Chart 2: Australia CPI

Light US Data on Tap

Three releases are on tap for the diehards as the biggest ones won’t arrive for weeks to come.

Watch continuing claims to see if they continue to rise which would be a bad omen for the unemployment rate (chart 3).

Chart 3: US Continuing Claims & UR

Durable goods orders are expected to jump higher on airplane orders with Trump flogging Boeing in exchange for favours the world over. Core orders ex-defence and air have been performing decently largely on AI-related investment. It’s September data, however, as we await fresher readings that were held back by the Trump administration’s government shutdown.
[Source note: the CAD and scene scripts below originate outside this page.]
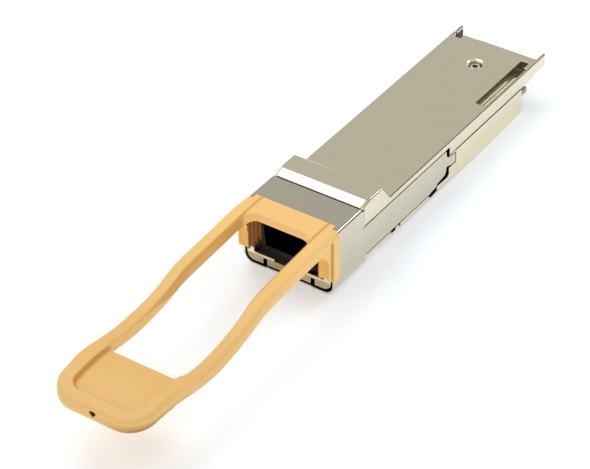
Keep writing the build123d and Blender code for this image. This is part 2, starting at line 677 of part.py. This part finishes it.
def return_spring(side):
    """Compression spring between the groove's front wall and the sleeve's tab."""
    length = spring_y[1] - spring_y[0] - 2 * SPRING_WIRE
    turns = 9
    path = Helix(pitch=length / turns, height=length, radius=SPRING_R)
    section = Plane(path @ 0, z_dir=path % 0) * Circle(SPRING_WIRE)
    coil = sweep(section, path, is_frenet=True)
    coil = Rot(-90, 0, 0) * coil
    return Pos(side * 8.2, spring_y[0] + SPRING_WIRE, 0.25) * coil


return_spring_left = return_spring(-1)
return_spring_right = return_spring(1)

id_label = box(-6.9, 6.9, 13.1, 38.9, 0.05, 0.15)

# ---------------------------------------------------------------- export
NODES = {
    "upper_shell": upper_shell,
    "lower_shell": lower_shell,
    "release_slider": release_slider,
    "pull_tab": pull_tab,
    "optical_port": optical_port,
    "mt_ferrule": mt_ferrule,
    "guide_pins": guide_pins,
    "ferrule_clamp": ferrule_clamp,
    "emi_gasket": emi_gasket,
    "fibre_ribbon": fibre_ribbon,
    "lens_block": lens_block,
    "laser_array": laser_array,
    "photodiode_array": photodiode_array,
    "circuit_board": circuit_board,
    "contact_fingers_top": contact_fingers_top,
    "contact_fingers_bottom": contact_fingers_bottom,
    "laser_driver": laser_driver,
    "receiver_amplifier": receiver_amplifier,
    "retimer_chips": retimer_chips,
    "microcontroller": microcontroller,
    "thermal_pads": thermal_pads,
    "power_inductors": power_inductors,
    "timing_crystal": timing_crystal,
    "capacitors": capacitors,
    "resistors": resistors,
    "cover_screw": cover_screw,
    "base_screws": base_screws,
    "return_spring_left": return_spring_left,
    "return_spring_right": return_spring_right,
    "id_label": id_label,
}
for name, shape in NODES.items():
    export_step(shape, f"parts/{name}.step")
    print(name, len(shape.solids()), round(sum(s.volume for s in shape.solids()), 3))
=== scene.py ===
"""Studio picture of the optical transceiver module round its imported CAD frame. Metres, +Z up."""

import math

import bmesh
import bpy
from mathutils import Matrix, Vector
from mathutils.bvhtree import BVHTree


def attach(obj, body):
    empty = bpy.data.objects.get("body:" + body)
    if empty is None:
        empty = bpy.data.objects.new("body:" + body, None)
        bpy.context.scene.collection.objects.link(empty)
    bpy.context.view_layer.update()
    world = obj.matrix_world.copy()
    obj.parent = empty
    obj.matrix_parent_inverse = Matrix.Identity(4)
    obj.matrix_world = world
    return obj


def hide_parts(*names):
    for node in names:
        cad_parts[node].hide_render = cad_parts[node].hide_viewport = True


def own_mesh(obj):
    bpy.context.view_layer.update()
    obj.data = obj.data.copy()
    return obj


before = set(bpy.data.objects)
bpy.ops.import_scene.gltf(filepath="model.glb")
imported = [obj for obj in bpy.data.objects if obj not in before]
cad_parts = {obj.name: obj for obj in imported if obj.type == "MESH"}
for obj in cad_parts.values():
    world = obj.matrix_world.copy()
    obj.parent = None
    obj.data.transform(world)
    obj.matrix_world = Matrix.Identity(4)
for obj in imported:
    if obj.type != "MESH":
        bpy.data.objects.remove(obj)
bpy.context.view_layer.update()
MM = 0.001


# ---------------------------------------------------------------- node helpers
def new_material(name):
    """Empty material with a Principled shader; returns it, its tree and the shader."""
    mat = bpy.data.materials.new(name)
    mat.use_nodes = True
    tree = mat.node_tree
    return mat, tree, tree.nodes["Principled BSDF"]


def coords(tree, scale=(1, 1, 1)):
    """Object coordinates in metres, stretched by scale."""
    tex = tree.nodes.new("ShaderNodeTexCoord")
    mapping = tree.nodes.new("ShaderNodeMapping")
    mapping.inputs["Scale"].default_value = scale
    tree.links.new(tex.outputs["Object"], mapping.inputs["Vector"])
    return mapping.outputs["Vector"]


def axes(tree):
    """X, Y and Z of the object coordinates, in metres."""
    split = tree.nodes.new("ShaderNodeSeparateXYZ")
    tree.links.new(coords(tree), split.inputs["Vector"])
    return split.outputs["X"], split.outputs["Y"], split.outputs["Z"]


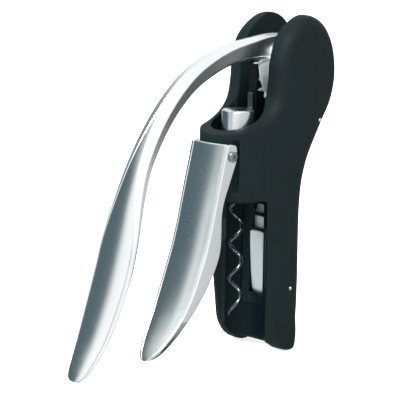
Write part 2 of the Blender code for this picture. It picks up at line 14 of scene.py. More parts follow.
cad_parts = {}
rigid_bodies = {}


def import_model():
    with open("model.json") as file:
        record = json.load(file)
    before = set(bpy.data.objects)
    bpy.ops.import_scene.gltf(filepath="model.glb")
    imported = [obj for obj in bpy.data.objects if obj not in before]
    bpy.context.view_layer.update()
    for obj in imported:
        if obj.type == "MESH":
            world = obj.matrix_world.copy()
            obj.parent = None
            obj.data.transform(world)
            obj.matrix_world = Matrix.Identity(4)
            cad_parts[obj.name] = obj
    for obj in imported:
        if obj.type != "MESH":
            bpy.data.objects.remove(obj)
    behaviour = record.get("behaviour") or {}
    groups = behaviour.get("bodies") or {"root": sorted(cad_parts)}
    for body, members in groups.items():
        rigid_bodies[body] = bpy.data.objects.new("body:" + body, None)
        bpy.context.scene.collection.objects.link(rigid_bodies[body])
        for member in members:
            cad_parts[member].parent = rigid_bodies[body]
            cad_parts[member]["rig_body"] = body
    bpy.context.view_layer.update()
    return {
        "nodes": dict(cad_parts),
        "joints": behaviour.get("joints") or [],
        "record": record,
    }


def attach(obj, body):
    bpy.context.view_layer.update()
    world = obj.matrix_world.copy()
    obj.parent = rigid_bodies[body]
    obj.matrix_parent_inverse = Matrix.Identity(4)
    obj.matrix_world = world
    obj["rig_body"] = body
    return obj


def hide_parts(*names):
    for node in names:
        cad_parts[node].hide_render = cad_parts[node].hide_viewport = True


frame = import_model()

MM = 0.001
JOINTS = {joint["name"]: joint for joint in frame["joints"]}
AXIS_Y = JOINTS["worm_spin"]["pos_m"][1]        # where the worm axis stands in the frame, metres


def joint_place(name):
    """Y and Z of a joint in design millimetres."""
    _, y, z = JOINTS[name]["pos_m"]
    return round((y - AXIS_Y) / MM, 4), round(z / MM, 4)


LEVER_PIVOT = joint_place("lever_swing")
CLAMP_PIVOT = joint_place("clamp_squeeze")
UPPER_PIN = (39.2, 119.2)       # Y, Z
LOWER_PIN = (19.6, 33.5)
PIN_RADIUS = 1.0
PIN_HOLE = 1.15
AXLE_HOLE = 3.25
AXLE_HOLE_HALF = 17.8           # half of its length across the cheeks
CLAMP_AXLE_HOLE = 1.8
FAR = 30                        # well past the surface, for the shapes that cut right through

BODY_HALF_WIDTH = 21.2
SLOT_HALF_WIDTH = 9.5
BARREL_RADIUS = 19.3
RECESS_RADIUS = 13.5
BARREL_BOTTOM = 80.5
NECK_RADIUS = 16.3
NECK_FLARE_TOP = 4.5
NUT_BLOCK_TOP = 86.0
EDGE_ROUND = (8.0, 8.0)         # along X, and inwards in the side view
FRONT_ROUND = (8.0, 2.0)
SKIN_MARGIN = 0.08              # keeps the fine body inside the frame's coarser one

WORM_PITCH = 18.3
WORM_TIP_Z = 18.4
WORM_TOP_Z = 84.0
WORM_TOP_ANGLE = math.radians(44)
WORM_COIL_RADIUS = 2.85
WORM_WIRE = 1.0
SHANK_RADIUS = 1.6
SHANK_TOP_Z = 99.6

CAP_RADIUS = 8.3
CAP_WALL = 1.3
CAP_LOW_Z = 96.2
CAP_TOP_Z = 126.0


# Mesh helpers

def place(point):
    """Design millimetres to metres in the frame."""
    return Vector(point) * MM + Vector((0, AXIS_Y, 0))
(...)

The Fed’s Beige Book of regional economic conditions will include further anecdotes that may be useful as input into regional growth and price pressures, but by that time few will care ahead of the holiday.

America’s Love of Subsidies Extends to Data Centres

Speaking of AI, US taxpayers are footing a substantial bill for the ongoing investment in data centers. This database (choose data centres under ‘specialized industry’) estimates that about US$16 billion in subsidies have been granted to about 60% of the over 470 data centre investments they track that disclose the subsidies. It's likely considerably higher than that given missing data. At the top of the list is Amazon's centre in Indiana that has received $8.28B. Amazon is on the list 26 times. Apple 10 times. Meta 7 times. A chief complaint of America’s trading partners is the pervasive nature of subsidies across so many US industries alongside the frequent bailouts that are granted to failed enterprises. As part of the AI boom, these data centres are buoying the US economy and serendipitously masking pernicious effects of other policies (tariffs, immigration etc) and elevated uncertainty. They are not without their shortcomings, however, including subsidies, effects on local power demand and rates, and effects on the local communities.